Barbie Bones was a rock band from Bergen, Norway that existed in the period 1987 to 1993. The band started under the name Monalisa Overdrive, and released two albums before it was dissolved. Under their first name, they released the EP Shake Me Hip in 1988. They then changed their name to Barbie Bones released their first album Brake For Nobody på EMI Music in 1990. The album was released worldwide, and the band played concerts in Europe and the U.S. The second album, Death in the Rockinghorse Factory, was released in 1992 and it was awarded the 1992 Spellemann prize in the rock category.

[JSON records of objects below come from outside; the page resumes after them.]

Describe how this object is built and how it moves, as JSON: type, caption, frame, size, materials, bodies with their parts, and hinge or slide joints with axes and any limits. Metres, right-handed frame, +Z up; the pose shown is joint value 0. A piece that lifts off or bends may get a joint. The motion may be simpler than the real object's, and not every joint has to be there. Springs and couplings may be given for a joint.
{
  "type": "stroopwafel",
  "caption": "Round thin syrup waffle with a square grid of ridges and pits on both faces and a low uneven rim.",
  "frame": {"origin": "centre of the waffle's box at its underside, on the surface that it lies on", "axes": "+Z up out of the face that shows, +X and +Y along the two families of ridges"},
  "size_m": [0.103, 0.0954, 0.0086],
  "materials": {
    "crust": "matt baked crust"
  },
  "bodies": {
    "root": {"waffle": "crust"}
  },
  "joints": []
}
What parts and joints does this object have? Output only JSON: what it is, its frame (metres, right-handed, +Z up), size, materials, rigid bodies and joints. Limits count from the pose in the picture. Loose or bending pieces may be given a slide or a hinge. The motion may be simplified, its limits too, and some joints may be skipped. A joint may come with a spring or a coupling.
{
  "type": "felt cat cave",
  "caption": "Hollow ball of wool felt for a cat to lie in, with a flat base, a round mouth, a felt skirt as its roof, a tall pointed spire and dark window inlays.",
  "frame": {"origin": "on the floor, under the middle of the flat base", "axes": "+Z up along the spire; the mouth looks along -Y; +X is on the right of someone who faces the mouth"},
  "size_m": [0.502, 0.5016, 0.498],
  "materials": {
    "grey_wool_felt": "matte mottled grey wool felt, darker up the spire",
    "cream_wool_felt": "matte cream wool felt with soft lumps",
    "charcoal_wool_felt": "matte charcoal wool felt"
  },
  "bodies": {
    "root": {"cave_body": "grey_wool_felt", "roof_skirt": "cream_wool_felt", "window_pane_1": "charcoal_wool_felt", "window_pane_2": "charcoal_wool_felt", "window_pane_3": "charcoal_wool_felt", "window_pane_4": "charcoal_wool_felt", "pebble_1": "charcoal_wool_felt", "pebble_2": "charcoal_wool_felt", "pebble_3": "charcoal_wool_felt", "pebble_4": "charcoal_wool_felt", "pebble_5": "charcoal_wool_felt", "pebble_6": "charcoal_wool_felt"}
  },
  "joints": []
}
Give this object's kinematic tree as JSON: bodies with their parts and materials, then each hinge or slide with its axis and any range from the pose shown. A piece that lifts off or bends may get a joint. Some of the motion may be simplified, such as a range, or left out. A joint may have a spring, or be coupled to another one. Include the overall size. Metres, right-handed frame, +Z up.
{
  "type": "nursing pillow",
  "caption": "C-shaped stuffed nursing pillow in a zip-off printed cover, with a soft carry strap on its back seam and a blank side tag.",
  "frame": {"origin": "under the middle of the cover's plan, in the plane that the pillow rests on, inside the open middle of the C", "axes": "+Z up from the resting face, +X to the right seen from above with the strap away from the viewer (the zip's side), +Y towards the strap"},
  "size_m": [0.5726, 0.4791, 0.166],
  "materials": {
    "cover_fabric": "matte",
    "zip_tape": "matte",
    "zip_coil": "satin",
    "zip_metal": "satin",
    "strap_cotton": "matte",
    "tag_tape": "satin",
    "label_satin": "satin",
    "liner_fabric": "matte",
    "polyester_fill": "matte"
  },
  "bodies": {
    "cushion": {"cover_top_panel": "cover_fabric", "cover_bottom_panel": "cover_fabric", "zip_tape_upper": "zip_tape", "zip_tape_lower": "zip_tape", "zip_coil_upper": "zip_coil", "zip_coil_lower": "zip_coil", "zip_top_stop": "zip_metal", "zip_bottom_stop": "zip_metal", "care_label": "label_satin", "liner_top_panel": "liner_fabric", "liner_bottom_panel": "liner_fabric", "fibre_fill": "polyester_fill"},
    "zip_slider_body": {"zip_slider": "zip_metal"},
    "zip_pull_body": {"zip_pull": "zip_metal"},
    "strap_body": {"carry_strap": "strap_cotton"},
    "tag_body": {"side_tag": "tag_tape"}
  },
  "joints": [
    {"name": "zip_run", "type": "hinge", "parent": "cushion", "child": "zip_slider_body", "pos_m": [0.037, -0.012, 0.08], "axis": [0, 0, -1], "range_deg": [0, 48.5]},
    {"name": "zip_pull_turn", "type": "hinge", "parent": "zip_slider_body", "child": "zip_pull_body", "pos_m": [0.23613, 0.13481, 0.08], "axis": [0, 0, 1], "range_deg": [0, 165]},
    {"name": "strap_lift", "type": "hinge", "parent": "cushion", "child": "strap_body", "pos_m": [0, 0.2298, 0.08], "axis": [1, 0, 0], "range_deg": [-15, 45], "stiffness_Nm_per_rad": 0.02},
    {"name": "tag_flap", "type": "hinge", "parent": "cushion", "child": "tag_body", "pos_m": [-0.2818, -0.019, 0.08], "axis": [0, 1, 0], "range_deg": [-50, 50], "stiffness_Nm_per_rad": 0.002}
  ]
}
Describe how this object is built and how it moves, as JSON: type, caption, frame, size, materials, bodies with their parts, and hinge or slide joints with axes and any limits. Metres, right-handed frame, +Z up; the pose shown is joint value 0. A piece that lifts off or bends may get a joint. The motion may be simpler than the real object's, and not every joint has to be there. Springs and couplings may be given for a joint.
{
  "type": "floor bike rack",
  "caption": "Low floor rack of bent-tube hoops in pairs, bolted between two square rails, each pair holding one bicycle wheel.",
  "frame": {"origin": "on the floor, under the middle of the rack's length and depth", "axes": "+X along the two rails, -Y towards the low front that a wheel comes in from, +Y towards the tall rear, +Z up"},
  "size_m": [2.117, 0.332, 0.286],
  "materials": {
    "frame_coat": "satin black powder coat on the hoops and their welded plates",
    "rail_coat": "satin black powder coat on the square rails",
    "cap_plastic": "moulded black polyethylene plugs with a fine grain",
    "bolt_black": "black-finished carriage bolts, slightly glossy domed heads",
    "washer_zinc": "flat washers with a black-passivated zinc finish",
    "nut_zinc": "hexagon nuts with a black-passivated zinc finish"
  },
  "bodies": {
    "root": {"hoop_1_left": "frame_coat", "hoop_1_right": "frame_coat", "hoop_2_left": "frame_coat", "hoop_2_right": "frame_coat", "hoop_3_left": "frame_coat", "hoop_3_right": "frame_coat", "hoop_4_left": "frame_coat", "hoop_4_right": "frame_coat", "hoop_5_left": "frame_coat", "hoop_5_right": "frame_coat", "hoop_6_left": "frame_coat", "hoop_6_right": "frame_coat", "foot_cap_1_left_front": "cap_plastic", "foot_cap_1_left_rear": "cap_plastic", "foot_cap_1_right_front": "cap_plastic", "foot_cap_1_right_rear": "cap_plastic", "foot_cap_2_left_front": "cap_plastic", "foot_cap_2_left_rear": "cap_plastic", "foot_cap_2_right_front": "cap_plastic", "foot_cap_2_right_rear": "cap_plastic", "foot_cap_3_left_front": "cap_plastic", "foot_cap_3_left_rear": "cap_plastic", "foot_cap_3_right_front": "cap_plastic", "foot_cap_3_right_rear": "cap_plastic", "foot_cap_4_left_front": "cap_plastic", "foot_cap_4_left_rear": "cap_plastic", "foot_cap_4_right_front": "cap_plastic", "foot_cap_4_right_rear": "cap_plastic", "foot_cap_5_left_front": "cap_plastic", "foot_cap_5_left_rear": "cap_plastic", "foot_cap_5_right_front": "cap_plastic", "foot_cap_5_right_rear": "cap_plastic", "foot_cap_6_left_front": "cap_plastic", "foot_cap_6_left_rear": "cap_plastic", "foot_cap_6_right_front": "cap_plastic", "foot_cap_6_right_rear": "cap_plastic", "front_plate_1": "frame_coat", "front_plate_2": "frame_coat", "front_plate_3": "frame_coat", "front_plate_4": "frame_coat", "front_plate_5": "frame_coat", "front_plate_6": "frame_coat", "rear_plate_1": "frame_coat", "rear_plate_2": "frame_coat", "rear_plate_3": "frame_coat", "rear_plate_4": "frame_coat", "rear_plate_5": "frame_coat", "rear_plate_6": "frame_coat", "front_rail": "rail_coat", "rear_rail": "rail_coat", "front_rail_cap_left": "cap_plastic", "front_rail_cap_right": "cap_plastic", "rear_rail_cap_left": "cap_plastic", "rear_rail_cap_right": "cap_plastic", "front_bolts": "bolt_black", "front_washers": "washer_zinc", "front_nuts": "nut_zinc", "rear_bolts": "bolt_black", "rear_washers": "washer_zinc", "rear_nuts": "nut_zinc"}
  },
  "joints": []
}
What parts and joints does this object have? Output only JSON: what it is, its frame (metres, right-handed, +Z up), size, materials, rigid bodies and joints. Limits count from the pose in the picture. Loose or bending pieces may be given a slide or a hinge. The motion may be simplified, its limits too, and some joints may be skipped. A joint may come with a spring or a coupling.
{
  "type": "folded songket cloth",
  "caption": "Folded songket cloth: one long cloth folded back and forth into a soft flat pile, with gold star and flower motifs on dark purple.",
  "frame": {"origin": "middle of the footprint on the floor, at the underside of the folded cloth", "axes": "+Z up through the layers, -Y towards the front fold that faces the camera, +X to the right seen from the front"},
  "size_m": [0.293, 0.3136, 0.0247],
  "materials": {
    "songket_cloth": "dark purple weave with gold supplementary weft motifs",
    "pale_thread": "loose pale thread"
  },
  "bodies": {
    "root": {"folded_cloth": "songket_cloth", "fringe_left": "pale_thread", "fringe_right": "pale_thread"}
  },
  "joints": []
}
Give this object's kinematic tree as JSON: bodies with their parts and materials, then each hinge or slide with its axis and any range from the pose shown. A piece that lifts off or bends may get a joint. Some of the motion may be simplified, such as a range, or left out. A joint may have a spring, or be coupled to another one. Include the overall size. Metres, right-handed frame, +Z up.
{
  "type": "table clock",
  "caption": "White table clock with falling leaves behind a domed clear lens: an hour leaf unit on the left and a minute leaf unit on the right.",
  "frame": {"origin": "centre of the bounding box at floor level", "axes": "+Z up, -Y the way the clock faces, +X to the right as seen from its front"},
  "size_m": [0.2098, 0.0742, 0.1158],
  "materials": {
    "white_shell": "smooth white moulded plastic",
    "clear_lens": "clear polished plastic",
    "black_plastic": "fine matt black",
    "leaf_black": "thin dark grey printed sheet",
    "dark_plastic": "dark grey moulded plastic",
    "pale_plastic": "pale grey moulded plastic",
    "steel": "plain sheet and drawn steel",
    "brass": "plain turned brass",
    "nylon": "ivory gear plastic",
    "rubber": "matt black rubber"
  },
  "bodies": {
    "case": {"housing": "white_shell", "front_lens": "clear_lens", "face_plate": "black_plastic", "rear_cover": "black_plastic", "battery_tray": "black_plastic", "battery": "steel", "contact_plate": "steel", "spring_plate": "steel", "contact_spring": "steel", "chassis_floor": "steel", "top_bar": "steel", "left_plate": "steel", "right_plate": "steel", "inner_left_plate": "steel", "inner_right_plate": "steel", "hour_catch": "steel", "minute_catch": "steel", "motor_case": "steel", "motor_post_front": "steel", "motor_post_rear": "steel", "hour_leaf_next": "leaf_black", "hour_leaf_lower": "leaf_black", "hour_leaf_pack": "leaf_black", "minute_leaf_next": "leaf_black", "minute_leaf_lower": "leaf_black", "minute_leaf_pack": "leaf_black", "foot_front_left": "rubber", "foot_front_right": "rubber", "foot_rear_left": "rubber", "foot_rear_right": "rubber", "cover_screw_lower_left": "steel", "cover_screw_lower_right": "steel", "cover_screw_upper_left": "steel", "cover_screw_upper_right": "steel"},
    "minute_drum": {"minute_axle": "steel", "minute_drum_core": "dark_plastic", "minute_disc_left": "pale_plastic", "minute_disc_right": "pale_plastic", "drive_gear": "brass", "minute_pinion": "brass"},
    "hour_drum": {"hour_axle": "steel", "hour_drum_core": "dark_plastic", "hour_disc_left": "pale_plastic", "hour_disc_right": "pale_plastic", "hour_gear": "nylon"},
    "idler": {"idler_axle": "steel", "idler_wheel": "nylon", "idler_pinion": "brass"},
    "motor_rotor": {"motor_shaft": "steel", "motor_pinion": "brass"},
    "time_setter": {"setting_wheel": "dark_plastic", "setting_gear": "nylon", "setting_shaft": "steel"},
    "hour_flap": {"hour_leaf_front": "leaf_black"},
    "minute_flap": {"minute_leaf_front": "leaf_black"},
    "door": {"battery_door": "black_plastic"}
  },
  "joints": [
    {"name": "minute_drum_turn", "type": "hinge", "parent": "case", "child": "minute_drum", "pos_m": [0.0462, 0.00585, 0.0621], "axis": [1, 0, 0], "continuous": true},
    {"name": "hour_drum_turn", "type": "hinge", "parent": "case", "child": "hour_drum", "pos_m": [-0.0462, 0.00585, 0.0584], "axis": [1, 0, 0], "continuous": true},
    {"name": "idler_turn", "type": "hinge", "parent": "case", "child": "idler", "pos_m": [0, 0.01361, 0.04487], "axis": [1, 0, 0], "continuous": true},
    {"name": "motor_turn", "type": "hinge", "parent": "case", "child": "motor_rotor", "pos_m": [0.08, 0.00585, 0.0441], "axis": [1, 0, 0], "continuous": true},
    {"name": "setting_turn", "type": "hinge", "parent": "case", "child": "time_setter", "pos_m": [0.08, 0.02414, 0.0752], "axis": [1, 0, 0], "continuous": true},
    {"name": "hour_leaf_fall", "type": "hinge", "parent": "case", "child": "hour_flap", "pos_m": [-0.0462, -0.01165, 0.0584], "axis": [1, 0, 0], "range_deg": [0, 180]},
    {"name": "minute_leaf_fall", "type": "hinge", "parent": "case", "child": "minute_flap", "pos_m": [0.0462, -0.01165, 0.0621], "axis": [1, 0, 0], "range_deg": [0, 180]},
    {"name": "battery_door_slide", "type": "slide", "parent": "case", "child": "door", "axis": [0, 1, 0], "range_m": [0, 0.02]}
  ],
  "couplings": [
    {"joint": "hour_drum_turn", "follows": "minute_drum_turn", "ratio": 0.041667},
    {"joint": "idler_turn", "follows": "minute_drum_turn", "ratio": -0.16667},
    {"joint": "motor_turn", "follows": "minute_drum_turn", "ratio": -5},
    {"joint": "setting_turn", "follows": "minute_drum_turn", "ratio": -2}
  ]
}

Despite good reviews, none of the albums achieved big sales figures. This combined with problems with the follow-up from the record company led to the band being dissolved in 1993. The band has since had some reunion concerts, including in connection with a jubilee concert for the venue Garage in Bergen (2000) and at the 2006 Nattjazz.

== Band members ==
- Yngve Sætre: vocals
- Dag Igland: guitar
- Sveinung Igesund: keyboards
- Rune Kogstad: drums
- Geir Luedy Andersen: bass (−1989)
- Espen Lien: bass (1989–)

== Discography ==
- Brake for Nobody (EMI, 1990)
- Death in the Rockinghorse Factory (EMI, 1992)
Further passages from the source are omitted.